-- BEGIN Dataset entries --

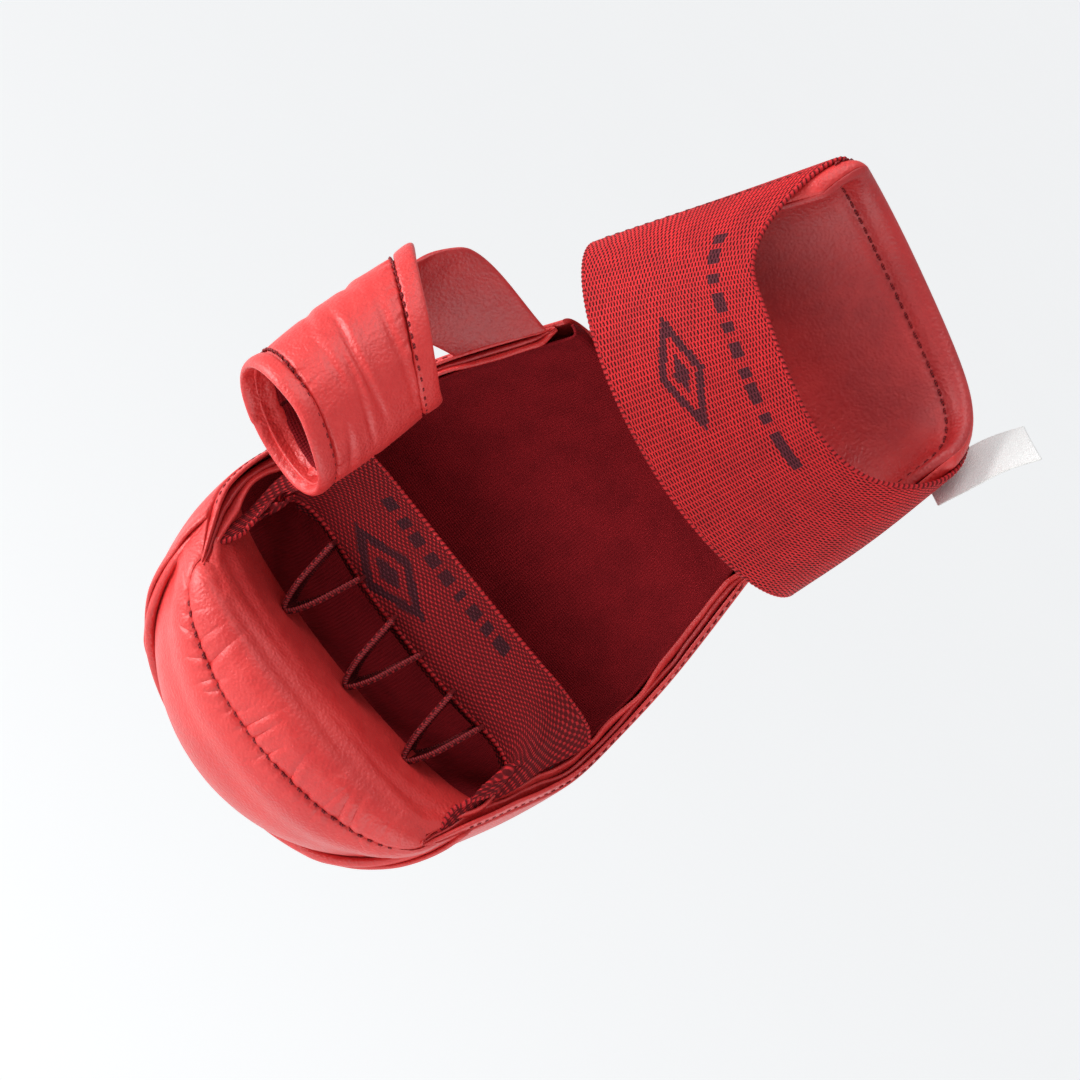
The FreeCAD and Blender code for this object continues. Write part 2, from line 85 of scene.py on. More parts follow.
LEATHER = 1.1
LINING = 0.8
RIM_STACK = 3.4           # all the plies side by side at the rim
HEM_TAIL = 2.6            # the hems' plies close to a point this far past the front seam's ends

# ---- elastics ----
ELASTIC = 1.1
BAND_TOP_Z = -70.5
BAND_BOTTOM_Z = -88.5
PALM_Y = -18.0
BAND_TUCK = 2.6           # its ends are sewn in this far from the rim, between the hem's plies
LOOP_SHARES = (-0.1, 0.52)  # the loop elastic's edges, as shares of the band's width
LOOP_BEHIND = 2.3
DIVIDER_X = (-24.0, -3.5, 16.5)
DIVIDER_DEPTH = 11.0
DIVIDER_SPREAD = 4.5
DIVIDER_FRONT_Y = -33.0

# ---- wrist elastic: half sizes at its hand edge and its arm edge ----
WRIST_HALF_WIDTH = (43.0, 34.5)
WRIST_PALM_DEPTH = (26.0, 21.0)
WRIST_BACK_DEPTH = (19.0, 20.5)
WRIST_MIDDLE_X = (-2.0, 7.5)
WRIST_MIDDLE_Y = (2.0, 0.0)
WRIST_EDGE_Z = (-11.7, 37.5)
WRIST_SLOPE = (-0.152, -0.246)
WRIST_PALM_DIP = (11.3, 28.0)
WRIST_SEAM_ANGLE = 10.0

# ---- tongue ----
TONGUE_ANGLES = (-4.0, 186.0)
TONGUE_START = ELASTIC + 0.1
TONGUE_THICKNESS = 4.6
TONGUE_LENGTH = 52.0       # roughly, along the arm, with the millimetres in a degree round it
TONGUE_DEGREE = 0.55
FOLD_ANGLES = (38, 142)    # how far round the wrist the leather fold reaches
QUILT_INSET = 6.0          # a line of stitches runs round its inner face, this far from its edge

# ---- thumb guard ----
THUMB_BASE = np.array((-52.5, -28.5, -40.5))
THUMB_TIP = np.array((-53.0, -51.5, -74.5))
THUMB_HALF = (15.5, 14.0)
BASE_SLANT = (8.5, 5.0)
TIP_SLANT = (2.5, 0.0)
THUMB_LENGTH = float(np.linalg.norm(THUMB_TIP - THUMB_BASE))
THUMB_TIP_HEM = 0.115      # share of the tube's length that each folded hem takes
THUMB_BASE_HEM = 0.135
THUMB_SEAM_ANGLE = 250.0   # where the tube is sewn shut, out of sight behind
UNDER_HEM = 0.07           # the leather runs on this far under each hem
STRAP_LENGTH = 19.0
STRAP_MIDDLE_Z = -37.0
STRAP_CLEARANCE = 1.4
STRAP_ANGLE = 216.0       # where round the tube it is sewn on
STRAP_SHARES = (0.02, 0.5)  # its two edges, along the tube
STRAP_BOW = (9.0, 4.5)    # how far it bows out on its way, at its two edges
STRAP_RISE = 5.0          # and how far its wrist edge rises
# long creases round the thumb tube: (share along, middle angle, half length, slant, depth, half width)
THUMB_FOLDS = ((0.25, 80, 42, 0.03, 0.50, 1.1), (0.515, 92, 46, 0.05, 0.65, 0.9),
               (0.585, 66, 36, 0.03, 0.50, 0.8), (0.69, 108, 24, 0.02, 0.25, 1.0),
               (0.74, 34, 26, -0.05, 0.45, 1.0), (0.40, 186, 40, 0.06, 0.40, 1.2),
               (0.64, 172, 30, -0.05, 0.35, 1.1), (0.45, 265, 60, 0.04, 0.60, 1.3),
               (0.60, 310, 45, -0.04, 0.60, 1.2))

# ---- label ----
LABEL_LENGTH = 24.0
LABEL_WIDTH = 14.0
LABEL_ROOT = np.array((41.6, 7.6, 15.0))
LABEL_ACROSS = np.array((-0.53, 0.848, 0.0))
LABEL_LEAN = 14.0

STITCH = 1.9
STITCH_PITCH = 2.3
THREAD = 0.6
ROPE_RINGS = 5             # rings of points in each turn of a wound edge
ROPE_SIDES = 10
ROPE_RELIEF = 0.16         # how much of its radius the yarn's turns rise and sink
YARN_PITCH = 1.3           # how far apart the turns lie on the wide elastics

RIBBON = 0.9               # thicknesses of the narrow elastics,
SOFT_LEATHER = 0.9         # of the thumb guard's and the fold's leather,
HEM_LEATHER = 0.8          # of leather in a turned hem,
PLY_LEATHER = 0.85         # of each ply in the side hems,
TONGUE_PLY = 0.7           # of the tongue's leathers,
THUMB_PLY = 0.7            # of the foam and the lining in the thumb guard,
SATIN = 0.32               # and of the label

AIM = np.array((-2.0, -14.0, -54.0))  # the camera and the lights look at this point
CAMERA_TILT = 12.0         # degrees down
CAMERA_ROLL = (0.6225, 0.7826)  # cosine and sine of its roll
CAMERA_DISTANCE = 1.0
LENS = 156.67
FLOOR_Z = -0.55
FLOOR_REACH = 80.0
FLOOR_GLOW = 0.43
SKY = 0.52
LIGHTS = (("key", (-1.15, -0.40, -0.30), 0.6, 15.0), ("top", (-0.55, -0.35, 0.85), 0.7, 5.0),
          ("fill", (0.85, -0.55, -0.40), 0.7, 4.0))


# ======== small helpers ========

def lerp(pair, share):
    return pair[0] + (pair[1] - pair[0]) * share


def ease(share):
    """0 below 0, 1 above 1, and smooth between."""
    share = np.clip(share, 0.0, 1.0)
    return share * share * (3 - 2 * share)


def unit(vectors):
    return vectors / np.maximum(np.linalg.norm(vectors, axis=-1, keepdims=True), 1e-9)


def smooth(stations, at):
    """A smooth curve through given stations, read at one or many distances."""
    x, y = np.array(stations, float).T
    slope = np.empty_like(y)
    slope[1:-1] = (y[2:] - y[:-2]) / (x[2:] - x[:-2])
    slope[0] = (y[1] - y[0]) / (x[1] - x[0])
    slope[-1] = (y[-1] - y[-2]) / (x[-1] - x[-2])
    at = np.clip(at, x[0], x[-1])
    i = np.clip(np.searchsorted(x, at) - 1, 0, len(x) - 2)
    span = x[i + 1] - x[i]
    u = (at - x[i]) / span
    return ((2 * u ** 3 - 3 * u ** 2 + 1) * y[i] + (u ** 3 - 2 * u ** 2 + u) * span * slope[i]
            + (3 * u ** 2 - 2 * u ** 3) * y[i + 1] + (u ** 3 - u ** 2) * span * slope[i + 1])


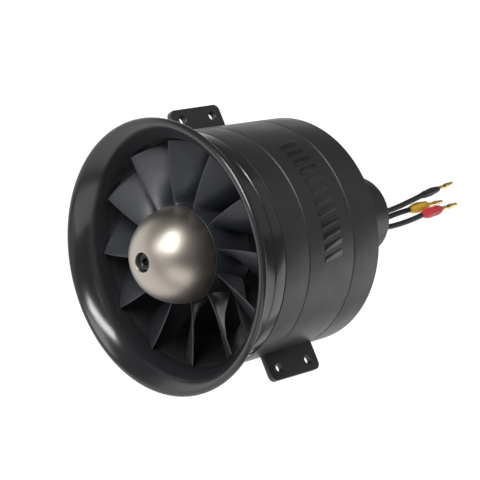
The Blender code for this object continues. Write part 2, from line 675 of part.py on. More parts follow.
def main():
    for old in list(bpy.data.objects):
        bpy.data.objects.remove(old)
    looks = make_materials()
    rotor = bpy.data.objects.new("rotor_axis", None)
    bpy.context.scene.collection.objects.link(rotor)
    make_lip(looks)
    make_lip_screws(looks)
    make_duct(looks)
    make_stator_frame(looks)
    make_motor_shell(looks)
    make_motor_screws(looks)
    make_stator_core(looks)
    make_coils(looks)
    make_bearings(looks, rotor)
    make_motor_rotor(looks, rotor)
    make_impeller(looks, rotor)
    make_hub_hardware(looks, rotor)
    make_tail(looks)
    make_grommet(looks)
    make_leads(looks)


main()
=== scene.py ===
"""Looks for the ducted fan power unit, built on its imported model.

The frame is the model's own: +Y is the fan axis from intake to exhaust, +Z is up and +X is to the right seen from
the intake. Working lengths are millimetres, written to the meshes in metres. Angles are degrees about the fan axis
from +X towards +Z.
"""

import json
import math

import bmesh
import bpy
from mathutils import Matrix, Vector

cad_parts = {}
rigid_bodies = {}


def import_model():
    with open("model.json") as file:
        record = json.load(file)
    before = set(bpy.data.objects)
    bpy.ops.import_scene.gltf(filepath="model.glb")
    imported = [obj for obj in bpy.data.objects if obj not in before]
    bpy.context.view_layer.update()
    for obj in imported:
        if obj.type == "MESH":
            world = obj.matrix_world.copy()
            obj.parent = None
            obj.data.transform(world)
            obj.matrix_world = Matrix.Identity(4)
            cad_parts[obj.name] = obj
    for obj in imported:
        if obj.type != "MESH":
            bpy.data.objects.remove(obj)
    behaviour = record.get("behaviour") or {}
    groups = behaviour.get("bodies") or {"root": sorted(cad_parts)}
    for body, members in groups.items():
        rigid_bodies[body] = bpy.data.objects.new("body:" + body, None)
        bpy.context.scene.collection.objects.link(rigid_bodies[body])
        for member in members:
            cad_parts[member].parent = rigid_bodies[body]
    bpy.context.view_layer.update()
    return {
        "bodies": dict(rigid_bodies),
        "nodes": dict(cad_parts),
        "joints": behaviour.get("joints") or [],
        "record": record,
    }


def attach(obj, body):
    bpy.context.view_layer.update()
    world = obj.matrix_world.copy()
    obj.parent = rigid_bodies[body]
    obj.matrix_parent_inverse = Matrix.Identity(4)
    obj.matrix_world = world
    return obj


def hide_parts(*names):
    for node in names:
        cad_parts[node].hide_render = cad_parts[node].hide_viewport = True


MM = 0.001

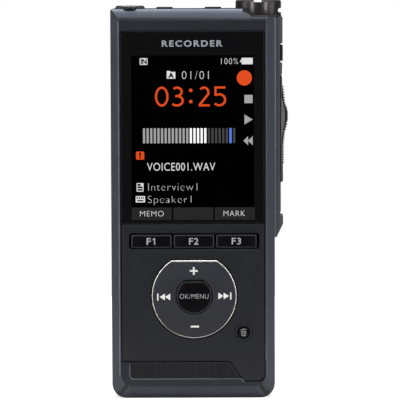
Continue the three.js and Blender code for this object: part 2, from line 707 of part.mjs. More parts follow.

-- END Dataset entries --

Problem
Begin with the line that has "make_impeller(looks, rotor)" in the listing above and end after the line that has "obj.matrix_world = world"; output those lines exactly.

Output for this task
    make_impeller(looks, rotor)
    make_hub_hardware(looks, rotor)
    make_tail(looks)
    make_grommet(looks)
    make_leads(looks)


main()
=== scene.py ===
"""Looks for the ducted fan power unit, built on its imported model.

The frame is the model's own: +Y is the fan axis from intake to exhaust, +Z is up and +X is to the right seen from
the intake. Working lengths are millimetres, written to the meshes in metres. Angles are degrees about the fan axis
from +X towards +Z.
"""

import json
import math

import bmesh
import bpy
from mathutils import Matrix, Vector

cad_parts = {}
rigid_bodies = {}


def import_model():
    with open("model.json") as file:
        record = json.load(file)
    before = set(bpy.data.objects)
    bpy.ops.import_scene.gltf(filepath="model.glb")
    imported = [obj for obj in bpy.data.objects if obj not in before]
    bpy.context.view_layer.update()
    for obj in imported:
        if obj.type == "MESH":
            world = obj.matrix_world.copy()
            obj.parent = None
            obj.data.transform(world)
            obj.matrix_world = Matrix.Identity(4)
            cad_parts[obj.name] = obj
    for obj in imported:
        if obj.type != "MESH":
            bpy.data.objects.remove(obj)
    behaviour = record.get("behaviour") or {}
    groups = behaviour.get("bodies") or {"root": sorted(cad_parts)}
    for body, members in groups.items():
        rigid_bodies[body] = bpy.data.objects.new("body:" + body, None)
        bpy.context.scene.collection.objects.link(rigid_bodies[body])
        for member in members:
            cad_parts[member].parent = rigid_bodies[body]
    bpy.context.view_layer.update()
    return {
        "bodies": dict(rigid_bodies),
        "nodes": dict(cad_parts),
        "joints": behaviour.get("joints") or [],
        "record": record,
    }


def attach(obj, body):
    bpy.context.view_layer.update()
    world = obj.matrix_world.copy()
    obj.parent = rigid_bodies[body]
    obj.matrix_parent_inverse = Matrix.Identity(4)
    obj.matrix_world = world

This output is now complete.